**Information provided**
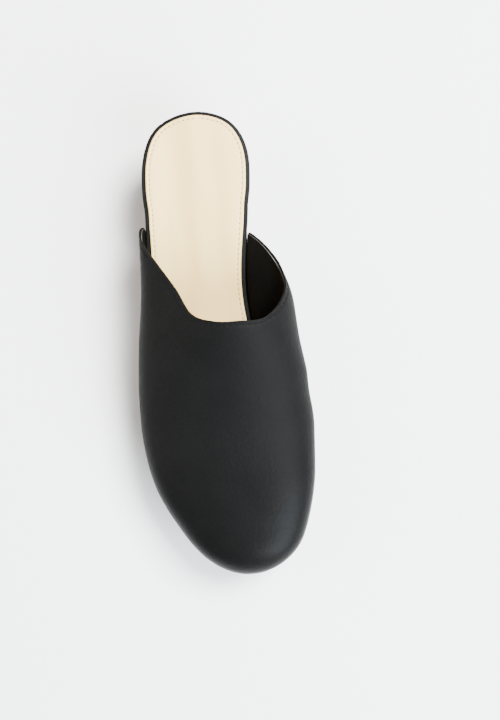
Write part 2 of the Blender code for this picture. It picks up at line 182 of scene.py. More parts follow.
@dataclass(frozen=True)
class Last:
    """Form that the clog is made over, with the sizes that its pieces share."""

    length: float = 0.246
    ball_width: float = 0.086
    instep_height: float = 0.047
    seat_height: float = 0.042
    ball_height: float = 0.017
    toe_rise: float = 0.0055
    seat_end: float = 0.12
    ball_share: float = 0.70
    ball_flat: float = 0.015
    tread_start: float = 0.48
    tread_end: float = 0.75
    breast_share: float = 0.27
    outsole_start: float = 0.45
    heel_round: tuple[float, float] = (0.14, 0.05)
    toe_round: tuple[float, float] = (0.70, 0.85)
    dish_start: tuple[float, float] = (0.0, 0.10)
    dish_end: tuple[float, float] = (0.70, 0.30)
    rim_step: tuple[float, float] = (0.17, 0.22)
    leather: float = 0.0016
    board: float = 0.0031
    margin_drop: float = 0.0125
    margin_toe_drop: float = 0.0113
    margin_offset: float = 0.0011
    wall_swell: float = 0.0026
    swell_height: float = 0.0115
    arch_lift: float = 0.45
    arch_rise: float = 0.020
    toe_lift: float = 0.007
    seat_dish: float = 0.0012
    gap: float = 0.0003
    margin_share: float = 0.09
    swell_share: float = 0.20
    wall_soft: float = 0.10

    def angle_of(self, station: Any) -> Array:
        """Angle that turns evenly from the heel (0) to the toe (pi), for a station."""
        return np.arccos(1.0 - 2.0 * np.asarray(station, float))

    def station_of(self, angle: Array) -> Array:
        """Station of an angle."""
        return (1.0 - np.cos(angle)) / 2.0

    def station_at(self, y: Array) -> Array:
        """Station of a place along the shoe."""
        return self.ball_share - y / self.length

    def column(self, rows: Sequence[Any], name: str, angle: Array) -> Array:
        """Values of a table's column at angles along the last."""
        places = self.angle_of([row.station for row in rows])
        return hermite(places, [getattr(row, name) for row in rows], angle)

    def edge(self, side: Side, angle: Array) -> Array:
        """Points of the footbed's edge in plan, one row each."""
        across = self.column(OUTLINE, side.name.lower(), angle) * self.ball_width
        along = (self.ball_share - self.station_of(angle)) * self.length
        return np.stack([across, along], axis=-1)

    def square(self, side: Side, angle: Array) -> Array:
        """Directions in plan that lead out of the footbed, square to its edge."""
        step = 0.001
        run = self.edge(side, angle + step) - self.edge(side, angle - step)
        run /= np.linalg.norm(run, axis=-1, keepdims=True)
        out = np.stack([-run[..., 1], run[..., 0]], axis=-1) * side.value
        tip = (angle < step) | (angle > math.pi - step)
        out[tip] = np.stack([np.zeros(int(tip.sum())), np.cos(angle[tip])], axis=-1)
        return out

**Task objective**
Output the listing above exactly as it appears.

**Result of the task**
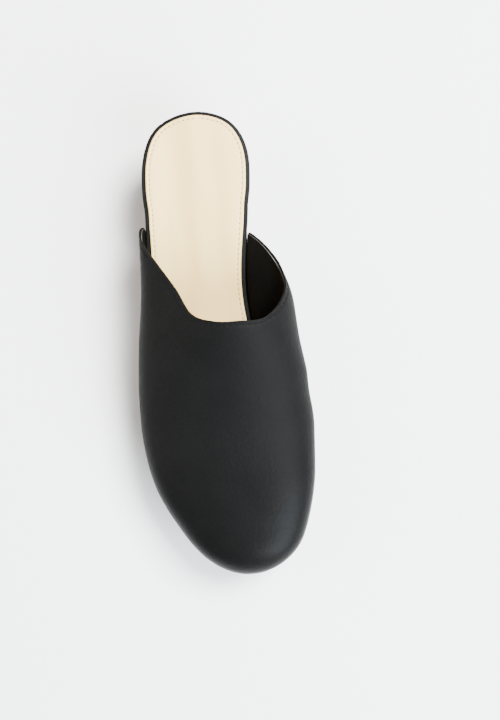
Write part 2 of the Blender code for this picture. It picks up at line 182 of scene.py. More parts follow.
@dataclass(frozen=True)
class Last:
    """Form that the clog is made over, with the sizes that its pieces share."""

    length: float = 0.246
    ball_width: float = 0.086
    instep_height: float = 0.047
    seat_height: float = 0.042
    ball_height: float = 0.017
    toe_rise: float = 0.0055
    seat_end: float = 0.12
    ball_share: float = 0.70
    ball_flat: float = 0.015
    tread_start: float = 0.48
    tread_end: float = 0.75
    breast_share: float = 0.27
    outsole_start: float = 0.45
    heel_round: tuple[float, float] = (0.14, 0.05)
    toe_round: tuple[float, float] = (0.70, 0.85)
    dish_start: tuple[float, float] = (0.0, 0.10)
    dish_end: tuple[float, float] = (0.70, 0.30)
    rim_step: tuple[float, float] = (0.17, 0.22)
    leather: float = 0.0016
    board: float = 0.0031
    margin_drop: float = 0.0125
    margin_toe_drop: float = 0.0113
    margin_offset: float = 0.0011
    wall_swell: float = 0.0026
    swell_height: float = 0.0115
    arch_lift: float = 0.45
    arch_rise: float = 0.020
    toe_lift: float = 0.007
    seat_dish: float = 0.0012
    gap: float = 0.0003
    margin_share: float = 0.09
    swell_share: float = 0.20
    wall_soft: float = 0.10

    def angle_of(self, station: Any) -> Array:
        """Angle that turns evenly from the heel (0) to the toe (pi), for a station."""
        return np.arccos(1.0 - 2.0 * np.asarray(station, float))

    def station_of(self, angle: Array) -> Array:
        """Station of an angle."""
        return (1.0 - np.cos(angle)) / 2.0

    def station_at(self, y: Array) -> Array:
        """Station of a place along the shoe."""
        return self.ball_share - y / self.length

    def column(self, rows: Sequence[Any], name: str, angle: Array) -> Array:
        """Values of a table's column at angles along the last."""
        places = self.angle_of([row.station for row in rows])
        return hermite(places, [getattr(row, name) for row in rows], angle)

    def edge(self, side: Side, angle: Array) -> Array:
        """Points of the footbed's edge in plan, one row each."""
        across = self.column(OUTLINE, side.name.lower(), angle) * self.ball_width
        along = (self.ball_share - self.station_of(angle)) * self.length
        return np.stack([across, along], axis=-1)

    def square(self, side: Side, angle: Array) -> Array:
        """Directions in plan that lead out of the footbed, square to its edge."""
        step = 0.001
        run = self.edge(side, angle + step) - self.edge(side, angle - step)
        run /= np.linalg.norm(run, axis=-1, keepdims=True)
        out = np.stack([-run[..., 1], run[..., 0]], axis=-1) * side.value
        tip = (angle < step) | (angle > math.pi - step)
        out[tip] = np.stack([np.zeros(int(tip.sum())), np.cos(angle[tip])], axis=-1)
        return out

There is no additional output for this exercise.